Investment lessons from Berkshire Hathaway's letters to shareholders

Author's Avatar
Jun 19, 2023
Summary
  • Berkshire's unique corporate structure and Buffett's management style allow its CEOs room to focus on the long term.
  • While real-time operations are of great importance, they come second to the bigger picture, long-term value creation objective.
  • Be skeptical of companies that excessively employ financial shenanigans; it's a sign of lazy management and short-sighted thinking.
Article's Main Image

Two investors I admire, Bill Ackman (Trades, Portfolio) and Whitney Tilson (Trades, Portfolio), have recommended that to learn about investing, investors should read Berkshire Hathaway’s (BRK.A, Financial)(BRK.B, Financial) annual letters to shareholders. This series focuses on the main points Warren Buffett (Trades, Portfolio) makes in these letters and my analysis of the lessons learned from them. In this discussion, we cover the 1998 letter.

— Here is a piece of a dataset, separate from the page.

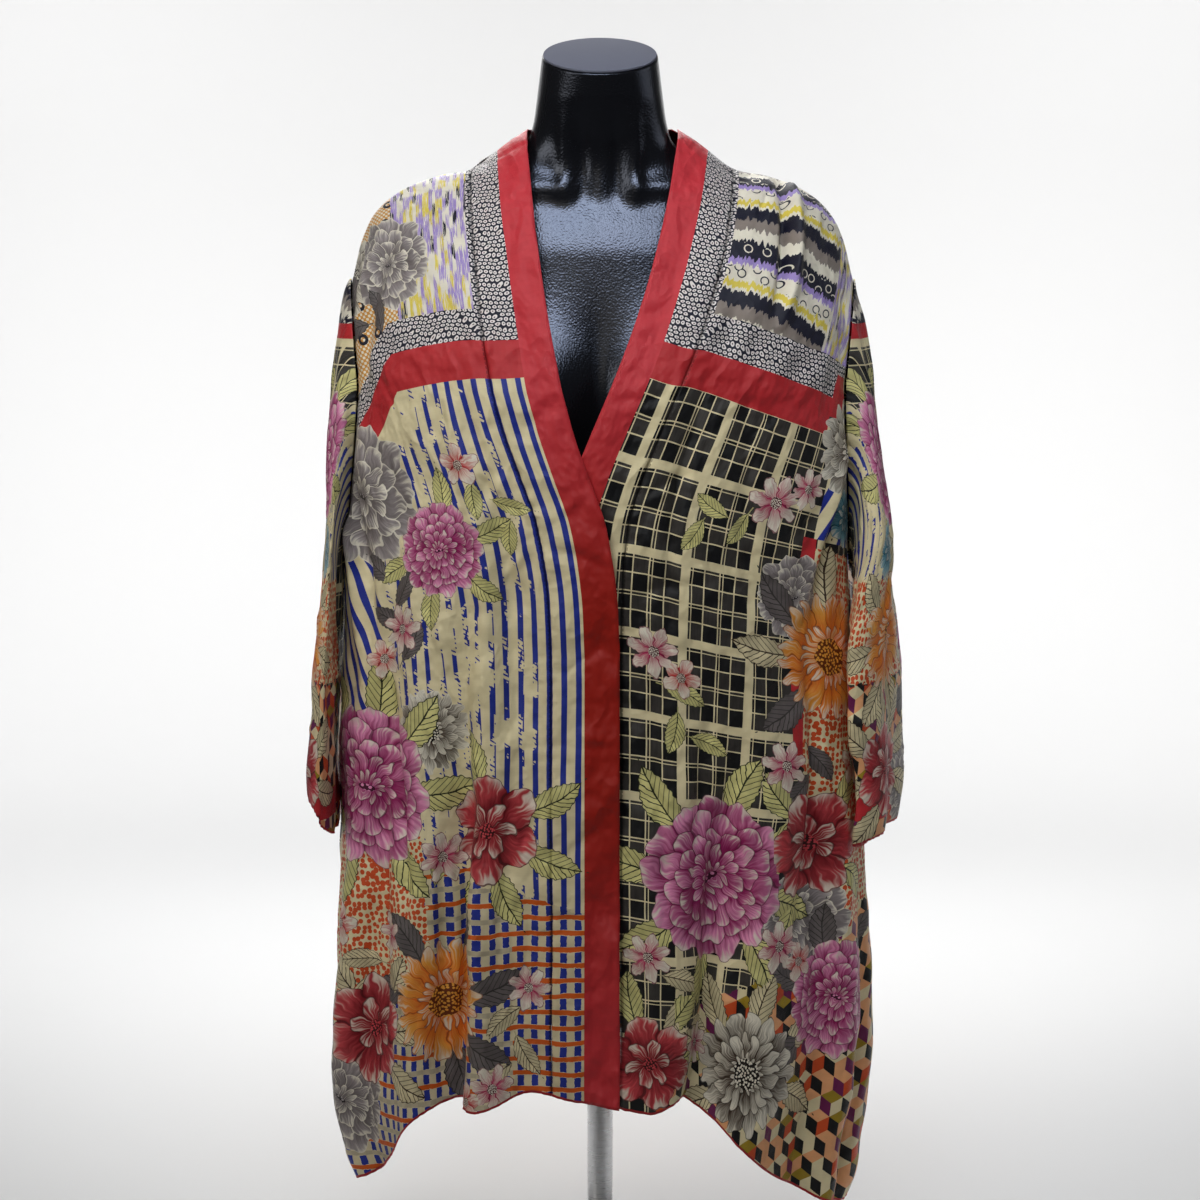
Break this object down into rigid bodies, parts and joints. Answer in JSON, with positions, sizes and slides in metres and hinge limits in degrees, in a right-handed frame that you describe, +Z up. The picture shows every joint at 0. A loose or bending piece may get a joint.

Pick the best managers and let them get on with it

Buffett said telling outstanding CEOs how to run their companies would be the height of foolishness. Berkshire’s stable of CEOs, according to Buffett, are “the Mark McGwires of the business world” and need no advice on how to hold the bat or when to swing. He wrote:

"We give each a simple mission: Just run your business as if: 1) you own 100% of it; 2) it is the only asset in the world that you and your family have or will ever have; and 3) you can't sell or merge it for at least a century. As a corollary, we tell them they should not let any of their decisions be affected even slightly by accounting considerations. We want our managers to think about what counts, not how it will be counted."

This is quite an unusual set up as not many CEOs of public companies operate under this kind of mandate. That is because most shareholders focus on short-term prospects and reported earnings. As the saying goes, you get the shareholders you deserve and Berkshire has a shareholder base with a very longest investment horizon, giving Berkshire's stable of CEOs the ability to think and act for the long term.

That is not to say Buffett ignores the real-time operations of Berkshire’s businesses. He said that is “of great importance,” but Berkshire never wants short-term results to be achieved at the expense of building out an ever-greater set of competitive strengths.

Instead, Berkshire aims to create an environment that allows its managers to apply all their talents to what the conglomerate values most. Time and energy is not spent on board meetings, press interviews, presentations by investment bankers or talks with financial analysts.

Accounting

Buffett also spent a significant amount of time writing about the problems with accounting and financial reporting. Remember, this was pre-Enron, but problems persist today. The guru slammed the managements that purposefully work at manipulating numbers and deceiving investors. "The scandal isn't in what's done that's illegal, but rather in what's legal." He continued:

"It was once relatively easy to tell the good guys in accounting from the bad: The late 1960's, for example, brought on an orgy of what one charlatan dubbed 'bold, imaginative accounting' (the practice of which, incidentally, made him loved for a time by Wall Street because he never missed expectations). But most investors of that period knew who was playing games. And, to their credit, virtually all of America's most-admired companies then shunned deception. In recent years, probity has eroded."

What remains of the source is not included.